>>

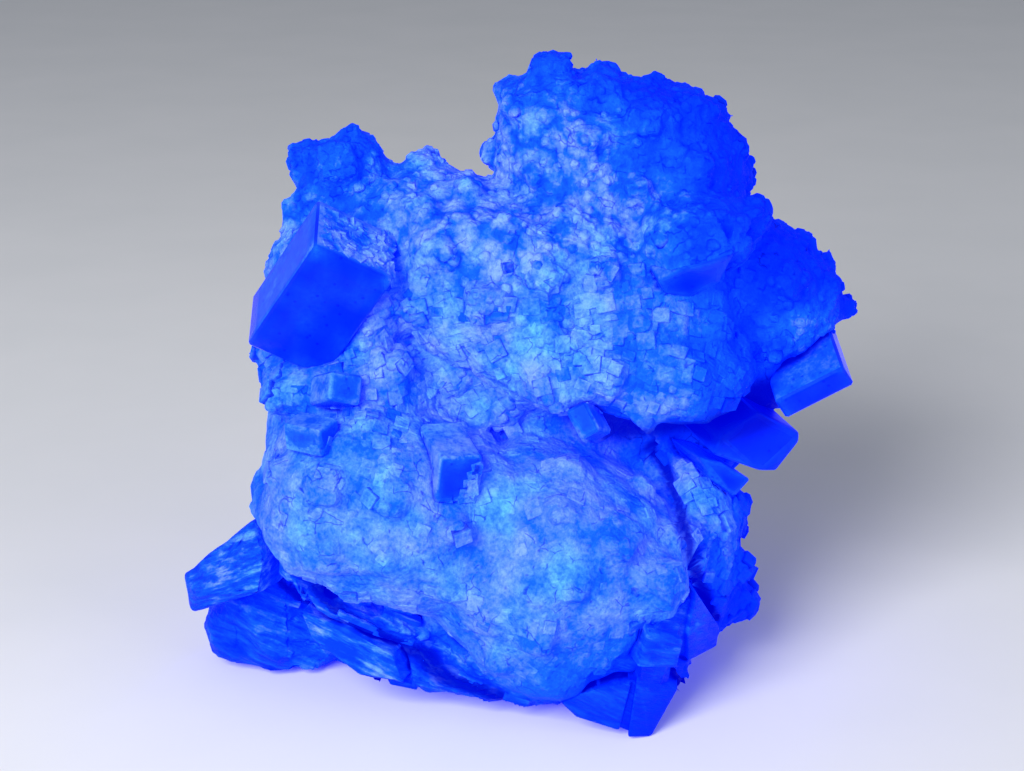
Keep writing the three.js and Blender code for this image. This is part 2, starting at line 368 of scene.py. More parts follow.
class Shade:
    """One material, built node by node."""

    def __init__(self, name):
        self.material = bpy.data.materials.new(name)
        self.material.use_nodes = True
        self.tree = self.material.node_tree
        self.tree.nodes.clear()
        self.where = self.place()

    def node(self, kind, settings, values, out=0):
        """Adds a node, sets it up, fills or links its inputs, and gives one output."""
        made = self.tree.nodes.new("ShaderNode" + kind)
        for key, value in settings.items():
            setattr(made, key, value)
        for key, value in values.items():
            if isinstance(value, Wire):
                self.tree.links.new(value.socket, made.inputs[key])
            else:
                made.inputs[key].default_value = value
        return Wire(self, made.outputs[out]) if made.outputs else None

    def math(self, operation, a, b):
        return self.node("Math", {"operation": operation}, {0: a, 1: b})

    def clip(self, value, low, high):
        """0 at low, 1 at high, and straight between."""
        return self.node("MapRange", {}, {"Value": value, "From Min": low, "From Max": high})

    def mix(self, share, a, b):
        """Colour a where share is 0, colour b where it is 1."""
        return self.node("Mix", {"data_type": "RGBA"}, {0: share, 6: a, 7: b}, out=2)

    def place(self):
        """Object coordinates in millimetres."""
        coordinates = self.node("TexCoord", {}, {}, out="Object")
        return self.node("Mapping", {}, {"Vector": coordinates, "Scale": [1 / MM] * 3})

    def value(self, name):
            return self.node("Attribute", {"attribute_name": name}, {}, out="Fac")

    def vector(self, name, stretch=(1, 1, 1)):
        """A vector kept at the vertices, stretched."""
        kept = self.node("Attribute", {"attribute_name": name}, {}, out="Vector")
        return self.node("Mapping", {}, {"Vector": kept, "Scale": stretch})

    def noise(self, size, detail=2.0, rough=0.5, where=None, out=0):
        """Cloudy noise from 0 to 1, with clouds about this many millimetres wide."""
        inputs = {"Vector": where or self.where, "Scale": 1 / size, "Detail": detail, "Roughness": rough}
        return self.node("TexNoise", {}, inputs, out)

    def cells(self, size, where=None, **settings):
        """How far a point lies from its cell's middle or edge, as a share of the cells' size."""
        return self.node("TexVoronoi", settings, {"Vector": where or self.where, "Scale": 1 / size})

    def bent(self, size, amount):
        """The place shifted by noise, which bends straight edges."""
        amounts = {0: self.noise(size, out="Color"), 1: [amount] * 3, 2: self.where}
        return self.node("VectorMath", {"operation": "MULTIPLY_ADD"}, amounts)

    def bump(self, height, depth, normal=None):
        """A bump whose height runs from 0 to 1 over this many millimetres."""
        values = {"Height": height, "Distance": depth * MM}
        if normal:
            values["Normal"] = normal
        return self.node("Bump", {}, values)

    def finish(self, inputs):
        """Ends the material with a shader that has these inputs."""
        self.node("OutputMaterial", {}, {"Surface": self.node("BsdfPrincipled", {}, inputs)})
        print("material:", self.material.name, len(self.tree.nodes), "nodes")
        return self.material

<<
>>

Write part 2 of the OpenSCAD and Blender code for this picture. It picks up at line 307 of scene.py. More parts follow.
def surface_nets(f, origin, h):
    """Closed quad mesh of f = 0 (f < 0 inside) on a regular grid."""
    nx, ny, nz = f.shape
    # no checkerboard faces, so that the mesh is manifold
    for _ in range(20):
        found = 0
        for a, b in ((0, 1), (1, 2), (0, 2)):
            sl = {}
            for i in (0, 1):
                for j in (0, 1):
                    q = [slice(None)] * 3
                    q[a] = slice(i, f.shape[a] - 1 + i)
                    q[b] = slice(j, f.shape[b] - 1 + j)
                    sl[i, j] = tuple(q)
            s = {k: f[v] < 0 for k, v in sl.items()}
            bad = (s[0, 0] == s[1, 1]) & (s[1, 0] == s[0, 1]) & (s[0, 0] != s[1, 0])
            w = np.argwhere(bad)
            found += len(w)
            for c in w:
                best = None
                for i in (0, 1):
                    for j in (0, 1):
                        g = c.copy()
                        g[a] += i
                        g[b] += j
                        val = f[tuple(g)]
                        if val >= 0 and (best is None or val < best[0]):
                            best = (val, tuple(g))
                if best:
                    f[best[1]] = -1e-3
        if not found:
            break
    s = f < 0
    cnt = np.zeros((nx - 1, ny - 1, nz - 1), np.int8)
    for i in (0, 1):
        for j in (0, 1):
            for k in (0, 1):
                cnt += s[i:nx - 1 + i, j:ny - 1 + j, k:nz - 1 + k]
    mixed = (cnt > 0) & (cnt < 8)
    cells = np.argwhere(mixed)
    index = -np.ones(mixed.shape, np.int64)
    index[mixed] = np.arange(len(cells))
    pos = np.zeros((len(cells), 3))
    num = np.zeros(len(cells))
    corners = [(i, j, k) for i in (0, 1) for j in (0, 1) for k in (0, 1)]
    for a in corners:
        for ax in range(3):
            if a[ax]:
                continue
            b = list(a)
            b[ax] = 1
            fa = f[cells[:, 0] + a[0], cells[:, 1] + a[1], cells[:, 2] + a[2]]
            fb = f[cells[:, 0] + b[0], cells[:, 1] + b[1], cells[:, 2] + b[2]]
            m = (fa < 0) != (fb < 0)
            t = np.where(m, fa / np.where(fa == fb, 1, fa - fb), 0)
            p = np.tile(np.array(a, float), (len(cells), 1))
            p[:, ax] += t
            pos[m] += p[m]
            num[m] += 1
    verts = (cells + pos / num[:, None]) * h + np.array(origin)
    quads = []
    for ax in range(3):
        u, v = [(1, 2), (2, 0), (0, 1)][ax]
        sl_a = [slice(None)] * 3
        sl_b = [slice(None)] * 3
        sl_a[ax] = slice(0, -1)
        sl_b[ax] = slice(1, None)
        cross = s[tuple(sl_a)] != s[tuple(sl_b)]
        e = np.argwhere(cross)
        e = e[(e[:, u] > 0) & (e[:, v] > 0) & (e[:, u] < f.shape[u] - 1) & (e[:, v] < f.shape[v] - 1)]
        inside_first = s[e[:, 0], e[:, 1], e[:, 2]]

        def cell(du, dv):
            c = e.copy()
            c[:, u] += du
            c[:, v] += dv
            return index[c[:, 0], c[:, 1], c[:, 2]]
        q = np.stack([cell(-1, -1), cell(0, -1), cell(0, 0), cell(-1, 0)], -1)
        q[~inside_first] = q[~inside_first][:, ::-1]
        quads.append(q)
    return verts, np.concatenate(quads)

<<

▶ [Written problem]: Output nothing except the lines from the line with "Keep writing the" through the line with "material, built node", copied exactly, end lines included.

▶ [Full answer]:
Keep writing the three.js and Blender code for this image. This is part 2, starting at line 368 of scene.py. More parts follow.
class Shade:
    """One material, built node by node."""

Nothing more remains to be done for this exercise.